Queda en silencio otra vez. Noto que está profundamente concentrado, buscando las palabras adecuadas para lo que debe ser lo más difícil de contar. Estamos frente a la Plaza de Acho, mole de sombras difuminadas en la neblina. ¿Por dónde sigo? Sí, lo llevaré hasta su casa. Me señala la dirección de Zárate. Es una amarga paradoja que viva, ahora que está libre, en la zona de Lurigancho. La avenida, aquí, es una sucesión de huecos, charcos y basuras. El auto se estremece y da botes.

—Como estaba requetefichado, se acordó que yo no llevara el dinero al Cusco. Allá debíamos entregarlo a la gente de Hugo Blanco. Por una precaución elemental decidimos que yo fuera después, separado de los otros, por mi cuenta. Los camaradas partieron en dos grupos. Yo mismo los ayudé a partir. Uno en un camión de carga, otro en un auto alquilado.

Vuelve a callar y tose. Luego, con sequedad y un fondo de ironía, añade rápido:

—Y, en eso, me cayó la policía. No por las expropiaciones. Por el asalto de La Victoria. En el que yo no había estado, del que yo no sabía nada. Vaya casualidad, pensé. Vaya coincidencia. Qué bien, pensé. Tiene su lado positivo. Los distrae, los va a enredar. Ya no me vincularían para nada con las expropiaciones. Pero no, no era una coincidencia…

De golpe, ya sé lo que me va a contar, he adivinado con toda precisión adonde culminará su relato.

—No lo entendí completamente hasta años después. Quizá porque no quería entenderlo. —Bosteza, con la cara congestionada, y mastica algo—. Incluso, vi un día en Lurigancho un volante a mimeógrafo, sacado por no sé qué grupo fantasma, atacándome. Me acusaban de ladrón, decían que me había robado no sé cuánto dinero del asalto al Banco de La Victoria.
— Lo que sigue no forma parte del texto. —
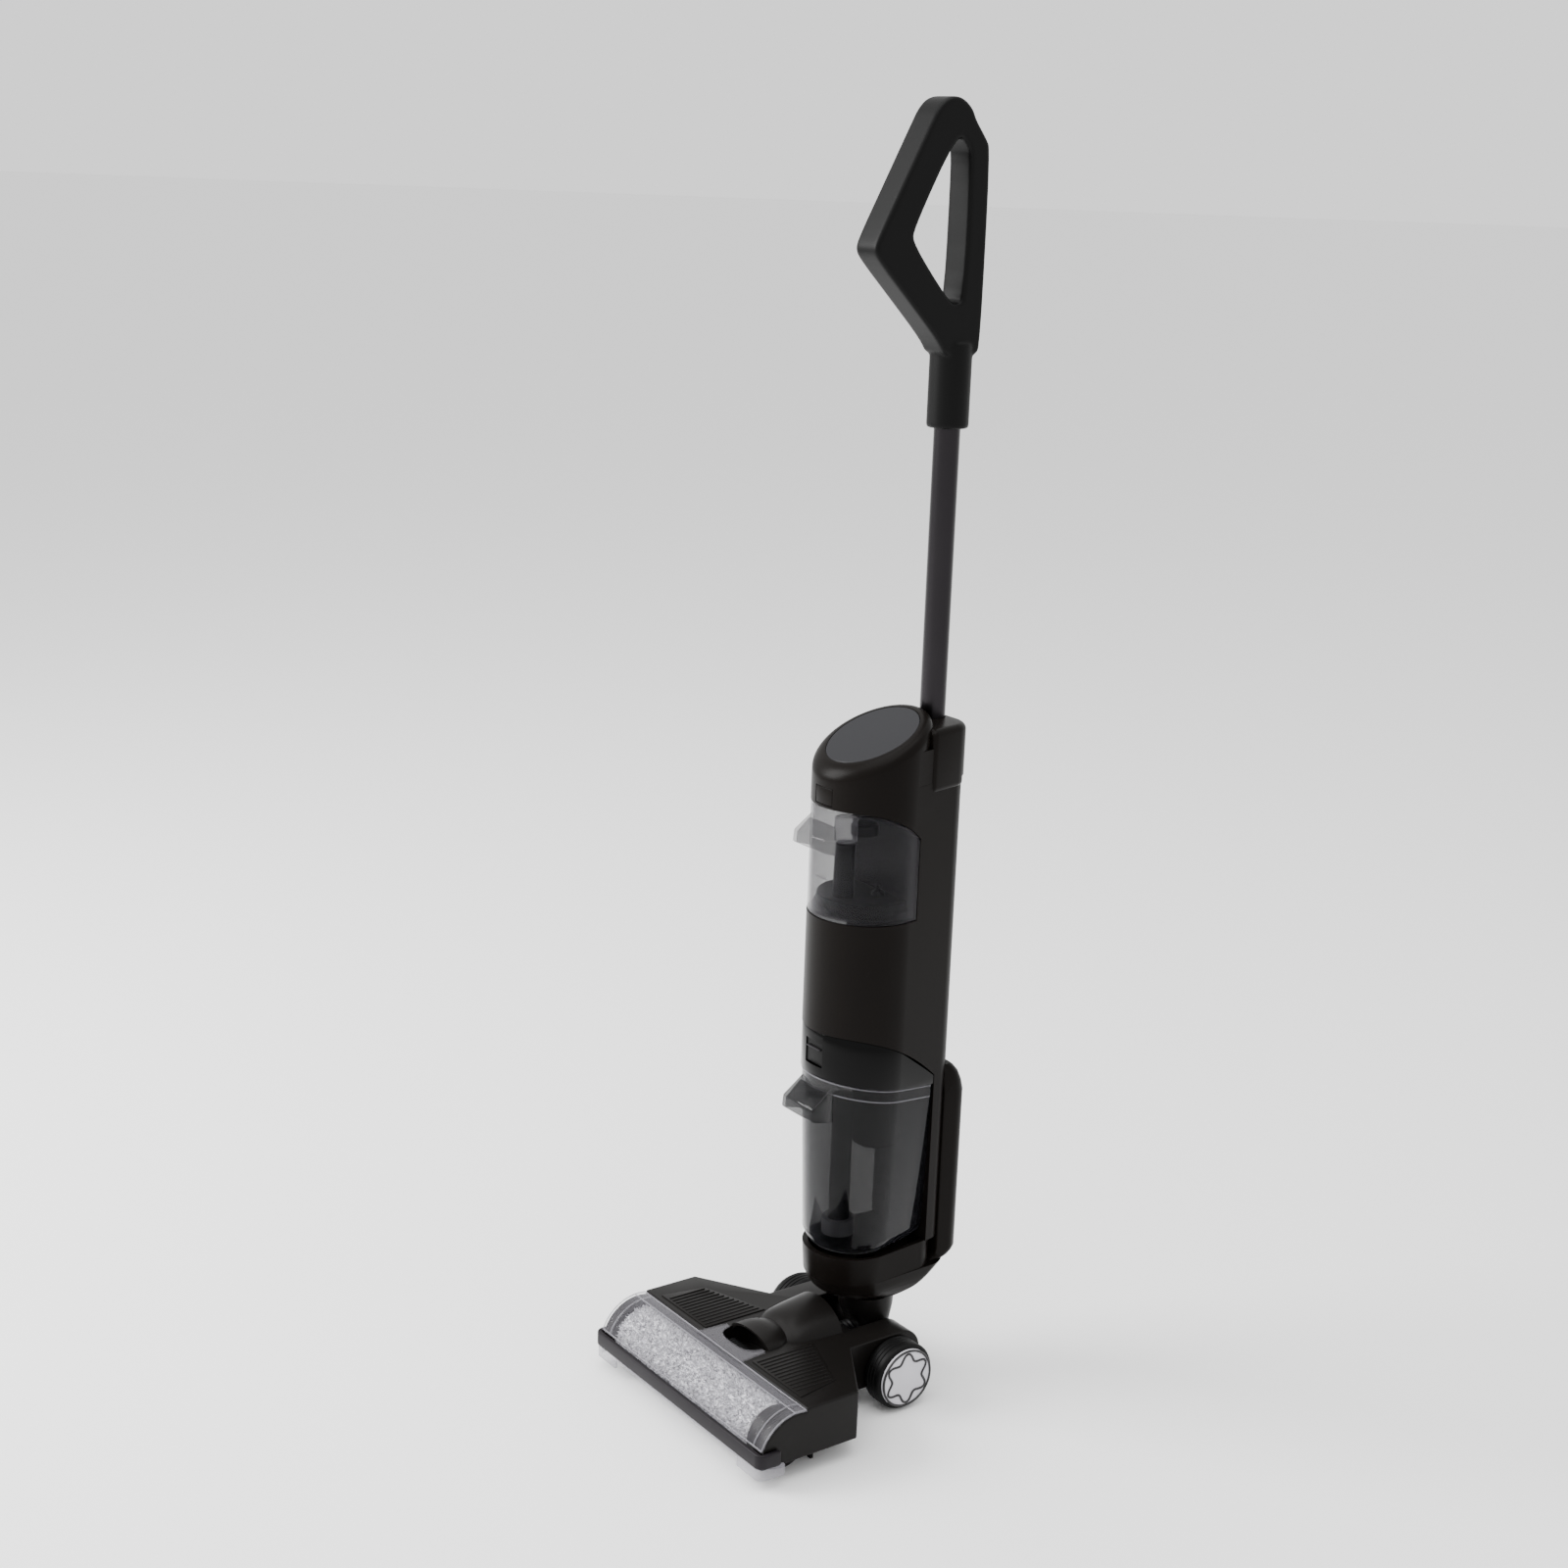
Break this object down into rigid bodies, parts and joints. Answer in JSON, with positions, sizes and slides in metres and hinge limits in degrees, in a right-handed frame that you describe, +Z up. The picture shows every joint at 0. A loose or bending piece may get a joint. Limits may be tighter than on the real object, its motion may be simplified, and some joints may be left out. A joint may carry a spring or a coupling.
{
  "type": "wet dry floor scrubber",
  "caption": "Upright cordless wet dry floor scrubber with a roller head, clear cover, removable clean and dirty water tanks, rear battery, metal pole and loop handle.",
  "frame": {"origin": "on the floor, under the middle of the machine's plan (bounding box bottom centre)", "axes": "+Z up, -Y the front with the roller, X = 0 the machine's plane of symmetry, +X the side on the right of someone who faces the front of the machine; left and right in node names follow that view"},
  "size_m": [0.2614, 0.284, 1.12],
  "materials": {
    "body": "satin brown-black",
    "head": "satin brown-black",
    "soft": "soft-touch black",
    "inner": "dark grey moulding",
    "clear": "clear smoky grey",
    "smoke": "dark smoke, see-through",
    "lid": "gloss black",
    "pole": "dark anodised",
    "steel": "bright",
    "pale": "light grey",
    "pile": "speckled flock",
    "strip": "purple grey",
    "lens": "grey window",
    "board": "circuit board",
    "cell": "sleeved cells, as dense as lithium cells",
    "plate": "black painted steel floor plate",
    "motor": "motor with windings and air gaps, as dense as aluminium on average",
    "tyre": "matt black rubber"
  },
  "bodies": {
    "head": {"head_base": "plate", "head_cover": "head", "bumper_strip": "strip", "corner_guards": "clear", "squeegee": "soft", "spray_bar": "inner", "suction_hose": "soft", "brush_motor": "steel", "drive_belt": "soft", "roller_bearing": "steel", "wheel_axle_left": "steel", "wheel_axle_right": "steel", "tilt_pin_left": "steel", "tilt_pin_right": "steel"},
    "brush_cover": {"brush_cover": "clear"},
    "cover_latch": {"cover_latch": "inner"},
    "roller": {"roller_core": "motor", "roller_pile": "pile", "roller_end_cap": "head", "roller_pulley": "inner"},
    "motor_pulley": {"motor_pulley": "inner"},
    "wheel_left": {"tyre_left": "tyre", "hub_left": "head", "hub_cap_left": "pale"},
    "wheel_right": {"tyre_right": "tyre", "hub_right": "head", "hub_cap_right": "pale"},
    "neck": {"neck_yoke": "head"},
    "upright": {"base_cup": "body", "main_housing": "body", "rear_cover": "body", "suction_motor": "motor", "control_board": "board", "display_lens": "lens", "display_board": "board", "water_pump": "inner", "latch_spring": "steel"},
    "impeller": {"impeller": "inner"},
    "battery": {"battery_pack": "body", "battery_cells": "cell"},
    "clean_latch": {"clean_latch": "body"},
    "clean_tank": {"clean_tank": "clear", "clean_tank_cap": "inner", "clean_tank_pipe": "inner", "clean_tank_base": "inner"},
    "dirty_tank": {"dirty_tank": "smoke", "dirty_tank_lid": "lid", "filter_basket": "inner", "filter_core": "pale", "standpipe": "smoke"},
    "float": {"float_ring": "pale"},
    "dirty_latch": {"dirty_latch": "soft"},
    "mast": {"pole": "pole", "handle_left": "soft", "handle_right": "soft", "rear_grip": "soft"},
    "pole_button": {"pole_button": "soft"},
    "power_button": {"power_button": "inner"},
    "mode_button": {"mode_button": "inner"}
  },
  "joints": [
    {"name": "roller_spin", "type": "hinge", "parent": "head", "child": "roller", "pos_m": [0, -0.104, 0.028], "axis": [1, 0, 0], "continuous": true},
    {"name": "motor_pulley_spin", "type": "hinge", "parent": "head", "child": "motor_pulley", "pos_m": [-0.11, -0.05, 0.037], "axis": [1, 0, 0], "continuous": true},
    {"name": "wheel_left_spin", "type": "hinge", "parent": "head", "child": "wheel_left", "pos_m": [-0.07, 0.048, 0.0305], "axis": [1, 0, 0], "continuous": true},
    {"name": "wheel_right_spin", "type": "hinge", "parent": "head", "child": "wheel_right", "pos_m": [0.07, 0.048, 0.0305], "axis": [1, 0, 0], "continuous": true},
    {"name": "brush_cover_lift", "type": "slide", "parent": "head", "child": "brush_cover", "axis": [0, 0, 1], "range_m": [0, 0.05]},
    {"name": "cover_latch_press", "type": "slide", "parent": "head", "child": "cover_latch", "axis": [0, 1, 0], "range_m": [0, 0.004], "stiffness_N_per_m": 400, "springref_m": -0.001},
    {"name": "neck_tilt", "type": "hinge", "parent": "head", "child": "neck", "pos_m": [0, 0.068, 0.04], "axis": [-1, 0, 0], "range_deg": [0, 60]},
    {"name": "body_swivel", "type": "hinge", "parent": "neck", "child": "upright", "pos_m": [0, 0.066, 0.0765], "axis": [0, 0, 1], "range_deg": [-60, 60]},
    {"name": "impeller_spin", "type": "hinge", "parent": "upright", "child": "impeller", "pos_m": [0, 0.0478, 0.36], "axis": [0, 0, 1], "continuous": true},
    {"name": "battery_slide", "type": "slide", "parent": "upright", "child": "battery", "axis": [0, 1, 0], "range_m": [0, 0.05]},
    {"name": "clean_tank_slide", "type": "slide", "parent": "upright", "child": "clean_tank", "axis": [0, -1, 0], "range_m": [0, 0.08]},
    {"name": "dirty_tank_slide", "type": "slide", "parent": "upright", "child": "dirty_tank", "axis": [0, -1, 0], "range_m": [0, 0.1]},
    {"name": "float_rise", "type": "slide", "parent": "dirty_tank", "child": "float", "axis": [0, 0, 1], "range_m": [0, 0.03]},
    {"name": "clean_latch_press", "type": "slide", "parent": "upright", "child": "clean_latch", "axis": [0, 1, 0], "range_m": [0, 0.002], "stiffness_N_per_m": 500, "springref_m": -0.0005},
    {"name": "dirty_latch_press", "type": "slide", "parent": "dirty_tank", "child": "dirty_latch", "axis": [0, 1, 0], "range_m": [0, 0.002], "stiffness_N_per_m": 500, "springref_m": -0.0005},
    {"name": "pole_lift", "type": "slide", "parent": "upright", "child": "mast", "axis": [0, 0, 1], "range_m": [0, 0.04]},
    {"name": "pole_button_press", "type": "slide", "parent": "upright", "child": "pole_button", "axis": [0, -1, 0], "range_m": [0, 0.0015], "stiffness_N_per_m": 500, "springref_m": -0.0005},
    {"name": "power_button_press", "type": "slide", "parent": "mast", "child": "power_button", "axis": [0, -0.7704, -0.6376], "range_m": [0, 0.001], "stiffness_N_per_m": 500, "springref_m": -0.0005},
    {"name": "mode_button_press", "type": "slide", "parent": "mast", "child": "mode_button", "axis": [0, -0.7704, -0.6376], "range_m": [0, 0.001], "stiffness_N_per_m": 500, "springref_m": -0.0005}
  ],
  "couplings": [
    {"joint": "motor_pulley_spin", "follows": "roller_spin", "ratio": 2}
  ]
}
No le di importancia, creí que era una de esas vilezas normales en la vida política. Cuando salí de Lurigancho, absuelto por lo de La Victoria, habían pasado dieciocho meses. Me puse a buscar a los camaradas de las expropiaciones. Por qué, en todo ese tiempo, no me habían hecho llegar un solo mensaje, por qué no habían tomado contacto conmigo. Por fin encontré a uno de ellos. Entonces, hablamos.

Sonríe, entreabriendo la boca de dientes incompletos. Ha cesado la llovizna y en el cono de luz de los faros del auto hay tierra, piedras, desperdicios, perfiles de casas pobres.

—¿Le contó que el dinero no llegó nunca a manos de Hugo Blanco? —le pregunto.

—Me juró que él se había opuesto, que él trató de convencer a los otros que no hicieran una chanchada así —dice Mayta—. Me contó montones de mentiras y echó a los demás la culpa de todo. Él había pedido que me consultaran lo que iban a hacer. Según él, los otros no quisieron. «Mayta es un fanático», dice que le dijeron. «No entendería, es demasiado recto para estas cosas.» Entre las mentiras que me contó, se reconocían algunas verdades.

Suspira y me ruega que pare. Mientras lo veo, al lado de la puerta, desabotonándose y abotonándose la bragueta, me pregunto si el Mayta que me sirvió de modelo podría ser llamado fanático, si el de mi historia lo es. Sí, sin duda, los dos lo son. Aunque, tal vez, no de la misma manera.

—Es verdad, yo no hubiera entendido —dice, suavemente, cuando vuelve a mi lado—. Es verdad. Yo les hubiera dicho: la plata de la revolución quema las manos. ¿No se dan cuenta que si se quedan con ella dejan de ser revolucionarios y se convierten en ladrones?

Vuelve a suspirar, hondo. Voy muy despacio, por una avenida en tinieblas, a cuyas orillas hay a veces familias enteras durmiendo a la intemperie, tapadas con periódicos. Perros escuálidos salen a ladrarnos, los ojos encandilados por los faros.